### INFORMATION PROVIDED
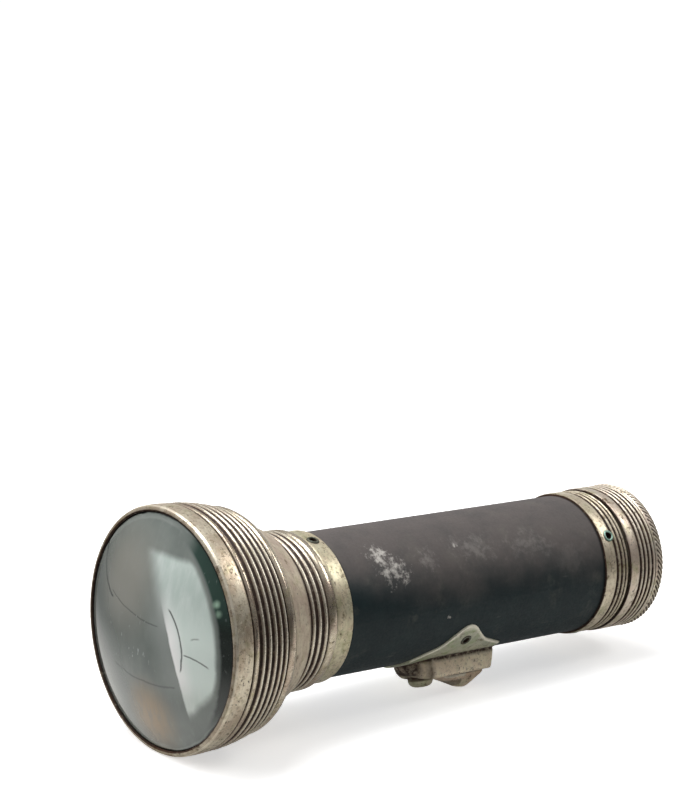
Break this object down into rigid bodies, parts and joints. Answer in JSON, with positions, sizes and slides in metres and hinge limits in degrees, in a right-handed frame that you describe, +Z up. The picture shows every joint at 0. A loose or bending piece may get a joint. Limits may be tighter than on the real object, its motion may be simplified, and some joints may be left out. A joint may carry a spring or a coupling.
{
  "type": "flashlight",
  "caption": "Antique hand torch: black fibre barrel, ribbed plated-brass head with a thick bull's-eye lens, screw end cap and a slide switch with a push button.",
  "frame": {"origin": "centre of the end cap's flat rear face, on the torch's axis", "axes": "+Y runs along the torch's axis from the lens to the end cap, so the lens looks along -Y; +Z is up with the torch lying down, switch underneath and rolled 16 degrees towards +X"},
  "size_m": [0.0632, 0.1666, 0.0632],
  "materials": {
    "plated_brass": "worn nickel plate over brass, aged and pitted",
    "fibre": "black vulcanised fibre, rubbed and dusty",
    "lens_glass": "clear moulded glass, faintly green",
    "lamp_glass": "thin blown glass",
    "silvered": "silvered reflector, slightly tarnished",
    "brass": "bright brass",
    "contact_bronze": "springy bronze",
    "spring_steel": "steel wire",
    "fine_wire": "fine lamp wire",
    "insulator": "red insulating fibre",
    "cork": "pressed cork",
    "lamp_cement": "black vitrified insulator",
    "verdigris_brass": "hollow brass rivet with green corrosion",
    "switch_brass": "worn plate with a green tinge",
    "cell_zinc": "drawn zinc",
    "cell_card": "printed-free brown card",
    "cell_pitch": "poured pitch",
    "cell_carbon": "pressed carbon",
    "cell_mix": "pressed manganese mix",
    "cell_paste": "starch paste"
  },
  "bodies": {
    "barrel": {"barrel_tube": "fibre", "front_ferrule": "plated_brass", "rear_ferrule": "plated_brass", "front_ferrule_eyelets": "verdigris_brass", "rear_ferrule_eyelets": "verdigris_brass", "front_contact_strip": "brass", "rear_contact_strip": "brass", "switch_plate": "switch_brass", "switch_housing": "switch_brass", "switch_plate_eyelets": "verdigris_brass", "button_spring": "spring_steel", "front_cell_brass_cap": "brass", "front_cell_carbon_rod": "cell_carbon", "front_cell_pitch_seal": "cell_pitch", "front_cell_zinc_can": "cell_zinc", "front_cell_mix": "cell_mix", "front_cell_paste": "cell_paste", "front_cell_jacket": "cell_card", "rear_cell_brass_cap": "brass", "rear_cell_carbon_rod": "cell_carbon", "rear_cell_pitch_seal": "cell_pitch", "rear_cell_zinc_can": "cell_zinc", "rear_cell_mix": "cell_mix", "rear_cell_paste": "cell_paste", "rear_cell_jacket": "cell_card"},
    "slider": {"switch_slider": "plated_brass", "slider_shoe": "insulator", "slider_contact": "contact_bronze"},
    "button": {"push_button": "plated_brass"},
    "contact_carrier": {"contact_disc": "insulator", "contact_disc_rivet": "brass"},
    "head": {"head_shell": "plated_brass", "reflector": "silvered", "lamp_socket": "brass", "socket_insulator": "insulator"},
    "lamp_carrier": {"lamp_contact_cup": "contact_bronze"},
    "lamp": {"lamp_globe": "lamp_glass", "lamp_base": "brass", "lamp_base_insulator": "lamp_cement", "lamp_tip": "spring_steel", "lamp_filament": "fine_wire", "lamp_lead_wires": "fine_wire", "lamp_bead": "lamp_glass"},
    "lens_carrier": {"lens": "lens_glass", "lens_gasket": "cork"},
    "bezel": {"bezel_ring": "plated_brass"},
    "spring_carrier": {"end_cap_spring": "spring_steel"},
    "cap": {"end_cap": "plated_brass"}
  },
  "joints": [
    {"name": "switch_slide", "type": "slide", "parent": "barrel", "child": "slider", "axis": [0, -1, 0], "range_m": [0, 0.0019]},
    {"name": "button_press", "type": "slide", "parent": "barrel", "child": "button", "axis": [-0.2756, 0, 0.9613], "range_m": [0, 0.0012], "stiffness_N_per_m": 800, "springref_m": -0.0008, "deforming": ["button_spring"]},
    {"name": "head_travel", "type": "slide", "parent": "barrel", "child": "contact_carrier", "axis": [0, -1, 0], "range_m": [0, 0.0043]},
    {"name": "head_turn", "type": "hinge", "parent": "contact_carrier", "child": "head", "pos_m": [0, 0, 0], "axis": [0, -1, 0], "range_deg": [0, 720]},
    {"name": "lamp_travel", "type": "slide", "parent": "head", "child": "lamp_carrier", "axis": [0, -1, 0], "range_m": [0, 0.0036]},
    {"name": "lamp_turn", "type": "hinge", "parent": "lamp_carrier", "child": "lamp", "pos_m": [0, 0, 0], "axis": [0, -1, 0], "range_deg": [0, 722]},
    {"name": "bezel_travel", "type": "slide", "parent": "head", "child": "lens_carrier", "axis": [0, -1, 0], "range_m": [0, 0.0021]},
    {"name": "bezel_turn", "type": "hinge", "parent": "lens_carrier", "child": "bezel", "pos_m": [0, 0, 0], "axis": [0, -1, 0], "range_deg": [0, 360]},
    {"name": "end_cap_travel", "type": "slide", "parent": "barrel", "child": "spring_carrier", "axis": [0, 1, 0], "range_m": [0, 0.0052]},
    {"name": "end_cap_turn", "type": "hinge", "parent": "spring_carrier", "child": "cap", "pos_m": [0, 0, 0], "axis": [0, 1, 0], "range_deg": [0, 1080]}
  ],
  "couplings": [
    {"joint": "head_travel", "follows": "head_turn", "m_per_rad": 0.00033423},
    {"joint": "lamp_turn", "follows": "lamp_travel", "rad_per_m": 3490.7},
    {"joint": "bezel_travel", "follows": "bezel_turn", "m_per_rad": 0.00031831},
    {"joint": "end_cap_travel", "follows": "end_cap_turn", "m_per_rad": 0.00027056}
  ]
}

### WORK TO COMPLETE
Output the lines above verbatim and in full.

### RESPONSE
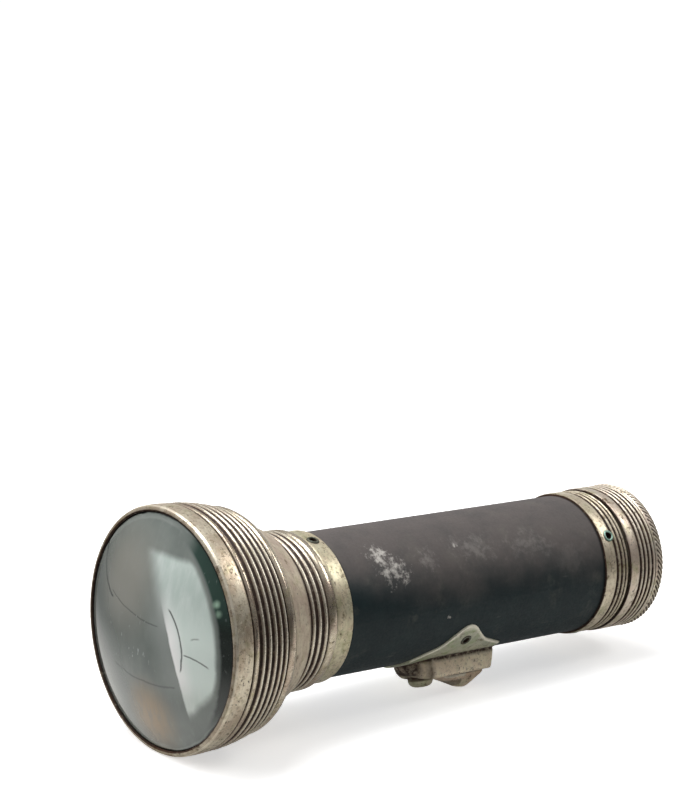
Break this object down into rigid bodies, parts and joints. Answer in JSON, with positions, sizes and slides in metres and hinge limits in degrees, in a right-handed frame that you describe, +Z up. The picture shows every joint at 0. A loose or bending piece may get a joint. Limits may be tighter than on the real object, its motion may be simplified, and some joints may be left out. A joint may carry a spring or a coupling.
{
  "type": "flashlight",
  "caption": "Antique hand torch: black fibre barrel, ribbed plated-brass head with a thick bull's-eye lens, screw end cap and a slide switch with a push button.",
  "frame": {"origin": "centre of the end cap's flat rear face, on the torch's axis", "axes": "+Y runs along the torch's axis from the lens to the end cap, so the lens looks along -Y; +Z is up with the torch lying down, switch underneath and rolled 16 degrees towards +X"},
  "size_m": [0.0632, 0.1666, 0.0632],
  "materials": {
    "plated_brass": "worn nickel plate over brass, aged and pitted",
    "fibre": "black vulcanised fibre, rubbed and dusty",
    "lens_glass": "clear moulded glass, faintly green",
    "lamp_glass": "thin blown glass",
    "silvered": "silvered reflector, slightly tarnished",
    "brass": "bright brass",
    "contact_bronze": "springy bronze",
    "spring_steel": "steel wire",
    "fine_wire": "fine lamp wire",
    "insulator": "red insulating fibre",
    "cork": "pressed cork",
    "lamp_cement": "black vitrified insulator",
    "verdigris_brass": "hollow brass rivet with green corrosion",
    "switch_brass": "worn plate with a green tinge",
    "cell_zinc": "drawn zinc",
    "cell_card": "printed-free brown card",
    "cell_pitch": "poured pitch",
    "cell_carbon": "pressed carbon",
    "cell_mix": "pressed manganese mix",
    "cell_paste": "starch paste"
  },
  "bodies": {
    "barrel": {"barrel_tube": "fibre", "front_ferrule": "plated_brass", "rear_ferrule": "plated_brass", "front_ferrule_eyelets": "verdigris_brass", "rear_ferrule_eyelets": "verdigris_brass", "front_contact_strip": "brass", "rear_contact_strip": "brass", "switch_plate": "switch_brass", "switch_housing": "switch_brass", "switch_plate_eyelets": "verdigris_brass", "button_spring": "spring_steel", "front_cell_brass_cap": "brass", "front_cell_carbon_rod": "cell_carbon", "front_cell_pitch_seal": "cell_pitch", "front_cell_zinc_can": "cell_zinc", "front_cell_mix": "cell_mix", "front_cell_paste": "cell_paste", "front_cell_jacket": "cell_card", "rear_cell_brass_cap": "brass", "rear_cell_carbon_rod": "cell_carbon", "rear_cell_pitch_seal": "cell_pitch", "rear_cell_zinc_can": "cell_zinc", "rear_cell_mix": "cell_mix", "rear_cell_paste": "cell_paste", "rear_cell_jacket": "cell_card"},
    "slider": {"switch_slider": "plated_brass", "slider_shoe": "insulator", "slider_contact": "contact_bronze"},
    "button": {"push_button": "plated_brass"},
    "contact_carrier": {"contact_disc": "insulator", "contact_disc_rivet": "brass"},
    "head": {"head_shell": "plated_brass", "reflector": "silvered", "lamp_socket": "brass", "socket_insulator": "insulator"},
    "lamp_carrier": {"lamp_contact_cup": "contact_bronze"},
    "lamp": {"lamp_globe": "lamp_glass", "lamp_base": "brass", "lamp_base_insulator": "lamp_cement", "lamp_tip": "spring_steel", "lamp_filament": "fine_wire", "lamp_lead_wires": "fine_wire", "lamp_bead": "lamp_glass"},
    "lens_carrier": {"lens": "lens_glass", "lens_gasket": "cork"},
    "bezel": {"bezel_ring": "plated_brass"},
    "spring_carrier": {"end_cap_spring": "spring_steel"},
    "cap": {"end_cap": "plated_brass"}
  },
  "joints": [
    {"name": "switch_slide", "type": "slide", "parent": "barrel", "child": "slider", "axis": [0, -1, 0], "range_m": [0, 0.0019]},
    {"name": "button_press", "type": "slide", "parent": "barrel", "child": "button", "axis": [-0.2756, 0, 0.9613], "range_m": [0, 0.0012], "stiffness_N_per_m": 800, "springref_m": -0.0008, "deforming": ["button_spring"]},
    {"name": "head_travel", "type": "slide", "parent": "barrel", "child": "contact_carrier", "axis": [0, -1, 0], "range_m": [0, 0.0043]},
    {"name": "head_turn", "type": "hinge", "parent": "contact_carrier", "child": "head", "pos_m": [0, 0, 0], "axis": [0, -1, 0], "range_deg": [0, 720]},
    {"name": "lamp_travel", "type": "slide", "parent": "head", "child": "lamp_carrier", "axis": [0, -1, 0], "range_m": [0, 0.0036]},
    {"name": "lamp_turn", "type": "hinge", "parent": "lamp_carrier", "child": "lamp", "pos_m": [0, 0, 0], "axis": [0, -1, 0], "range_deg": [0, 722]},
    {"name": "bezel_travel", "type": "slide", "parent": "head", "child": "lens_carrier", "axis": [0, -1, 0], "range_m": [0, 0.0021]},
    {"name": "bezel_turn", "type": "hinge", "parent": "lens_carrier", "child": "bezel", "pos_m": [0, 0, 0], "axis": [0, -1, 0], "range_deg": [0, 360]},
    {"name": "end_cap_travel", "type": "slide", "parent": "barrel", "child": "spring_carrier", "axis": [0, 1, 0], "range_m": [0, 0.0052]},
    {"name": "end_cap_turn", "type": "hinge", "parent": "spring_carrier", "child": "cap", "pos_m": [0, 0, 0], "axis": [0, 1, 0], "range_deg": [0, 1080]}
  ],
  "couplings": [
    {"joint": "head_travel", "follows": "head_turn", "m_per_rad": 0.00033423},
    {"joint": "lamp_turn", "follows": "lamp_travel", "rad_per_m": 3490.7},
    {"joint": "bezel_travel", "follows": "bezel_turn", "m_per_rad": 0.00031831},
    {"joint": "end_cap_travel", "follows": "end_cap_turn", "m_per_rad": 0.00027056}
  ]
}